**Requirement**
The complete listing should be restated exactly.

━━━━━ Supplied data ━━━━━

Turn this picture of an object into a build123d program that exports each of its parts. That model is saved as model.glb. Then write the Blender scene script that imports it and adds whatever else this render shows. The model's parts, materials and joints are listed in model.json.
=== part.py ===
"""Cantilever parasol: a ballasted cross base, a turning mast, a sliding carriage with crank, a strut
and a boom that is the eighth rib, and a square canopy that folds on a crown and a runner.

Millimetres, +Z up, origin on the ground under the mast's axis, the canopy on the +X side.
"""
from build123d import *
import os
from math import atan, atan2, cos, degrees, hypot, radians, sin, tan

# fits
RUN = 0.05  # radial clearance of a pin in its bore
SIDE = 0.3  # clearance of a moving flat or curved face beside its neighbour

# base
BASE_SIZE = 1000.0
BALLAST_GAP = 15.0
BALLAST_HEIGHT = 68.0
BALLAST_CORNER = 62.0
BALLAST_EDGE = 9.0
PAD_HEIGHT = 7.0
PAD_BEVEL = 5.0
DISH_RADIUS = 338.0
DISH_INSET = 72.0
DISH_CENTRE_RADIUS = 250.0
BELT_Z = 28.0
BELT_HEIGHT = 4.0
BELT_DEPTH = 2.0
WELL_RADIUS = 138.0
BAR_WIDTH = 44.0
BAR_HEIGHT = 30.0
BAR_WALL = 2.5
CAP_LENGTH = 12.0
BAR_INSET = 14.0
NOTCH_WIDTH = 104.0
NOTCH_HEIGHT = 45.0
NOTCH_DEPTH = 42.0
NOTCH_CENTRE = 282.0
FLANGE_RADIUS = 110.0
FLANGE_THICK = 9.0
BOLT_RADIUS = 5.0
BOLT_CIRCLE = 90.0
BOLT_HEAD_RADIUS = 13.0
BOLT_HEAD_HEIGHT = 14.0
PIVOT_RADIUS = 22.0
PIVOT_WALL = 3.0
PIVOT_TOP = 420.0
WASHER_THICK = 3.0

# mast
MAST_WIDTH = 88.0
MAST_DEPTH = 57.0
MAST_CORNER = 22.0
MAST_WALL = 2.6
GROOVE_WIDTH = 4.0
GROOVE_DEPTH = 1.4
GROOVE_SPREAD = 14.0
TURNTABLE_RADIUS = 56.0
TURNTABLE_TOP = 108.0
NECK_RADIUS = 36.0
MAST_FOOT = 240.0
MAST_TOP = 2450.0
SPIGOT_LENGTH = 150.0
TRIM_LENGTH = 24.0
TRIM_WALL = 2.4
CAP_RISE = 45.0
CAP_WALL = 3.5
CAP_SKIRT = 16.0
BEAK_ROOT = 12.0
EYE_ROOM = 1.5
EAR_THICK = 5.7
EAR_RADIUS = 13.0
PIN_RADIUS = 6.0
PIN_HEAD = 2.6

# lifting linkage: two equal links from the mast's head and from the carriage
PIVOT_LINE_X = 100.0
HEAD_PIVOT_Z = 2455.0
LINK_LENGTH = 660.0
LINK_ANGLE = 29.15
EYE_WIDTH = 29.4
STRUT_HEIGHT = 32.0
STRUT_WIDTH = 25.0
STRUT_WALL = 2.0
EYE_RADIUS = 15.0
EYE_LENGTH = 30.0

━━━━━

**The response**
Turn this picture of an object into a build123d program that exports each of its parts. That model is saved as model.glb. Then write the Blender scene script that imports it and adds whatever else this render shows. The model's parts, materials and joints are listed in model.json.
=== part.py ===
"""Cantilever parasol: a ballasted cross base, a turning mast, a sliding carriage with crank, a strut
and a boom that is the eighth rib, and a square canopy that folds on a crown and a runner.

Millimetres, +Z up, origin on the ground under the mast's axis, the canopy on the +X side.
"""
from build123d import *
import os
from math import atan, atan2, cos, degrees, hypot, radians, sin, tan

# fits
RUN = 0.05  # radial clearance of a pin in its bore
SIDE = 0.3  # clearance of a moving flat or curved face beside its neighbour

# base
BASE_SIZE = 1000.0
BALLAST_GAP = 15.0
BALLAST_HEIGHT = 68.0
BALLAST_CORNER = 62.0
BALLAST_EDGE = 9.0
PAD_HEIGHT = 7.0
PAD_BEVEL = 5.0
DISH_RADIUS = 338.0
DISH_INSET = 72.0
DISH_CENTRE_RADIUS = 250.0
BELT_Z = 28.0
BELT_HEIGHT = 4.0
BELT_DEPTH = 2.0
WELL_RADIUS = 138.0
BAR_WIDTH = 44.0
BAR_HEIGHT = 30.0
BAR_WALL = 2.5
CAP_LENGTH = 12.0
BAR_INSET = 14.0
NOTCH_WIDTH = 104.0
NOTCH_HEIGHT = 45.0
NOTCH_DEPTH = 42.0
NOTCH_CENTRE = 282.0
FLANGE_RADIUS = 110.0
FLANGE_THICK = 9.0
BOLT_RADIUS = 5.0
BOLT_CIRCLE = 90.0
BOLT_HEAD_RADIUS = 13.0
BOLT_HEAD_HEIGHT = 14.0
PIVOT_RADIUS = 22.0
PIVOT_WALL = 3.0
PIVOT_TOP = 420.0
WASHER_THICK = 3.0

# mast
MAST_WIDTH = 88.0
MAST_DEPTH = 57.0
MAST_CORNER = 22.0
MAST_WALL = 2.6
GROOVE_WIDTH = 4.0
GROOVE_DEPTH = 1.4
GROOVE_SPREAD = 14.0
TURNTABLE_RADIUS = 56.0
TURNTABLE_TOP = 108.0
NECK_RADIUS = 36.0
MAST_FOOT = 240.0
MAST_TOP = 2450.0
SPIGOT_LENGTH = 150.0
TRIM_LENGTH = 24.0
TRIM_WALL = 2.4
CAP_RISE = 45.0
CAP_WALL = 3.5
CAP_SKIRT = 16.0
BEAK_ROOT = 12.0
EYE_ROOM = 1.5
EAR_THICK = 5.7
EAR_RADIUS = 13.0
PIN_RADIUS = 6.0
PIN_HEAD = 2.6

# lifting linkage: two equal links from the mast's head and from the carriage
PIVOT_LINE_X = 100.0
HEAD_PIVOT_Z = 2455.0
LINK_LENGTH = 660.0
LINK_ANGLE = 29.15
EYE_WIDTH = 29.4
STRUT_HEIGHT = 32.0
STRUT_WIDTH = 25.0
STRUT_WALL = 2.0
EYE_RADIUS = 15.0
EYE_LENGTH = 30.0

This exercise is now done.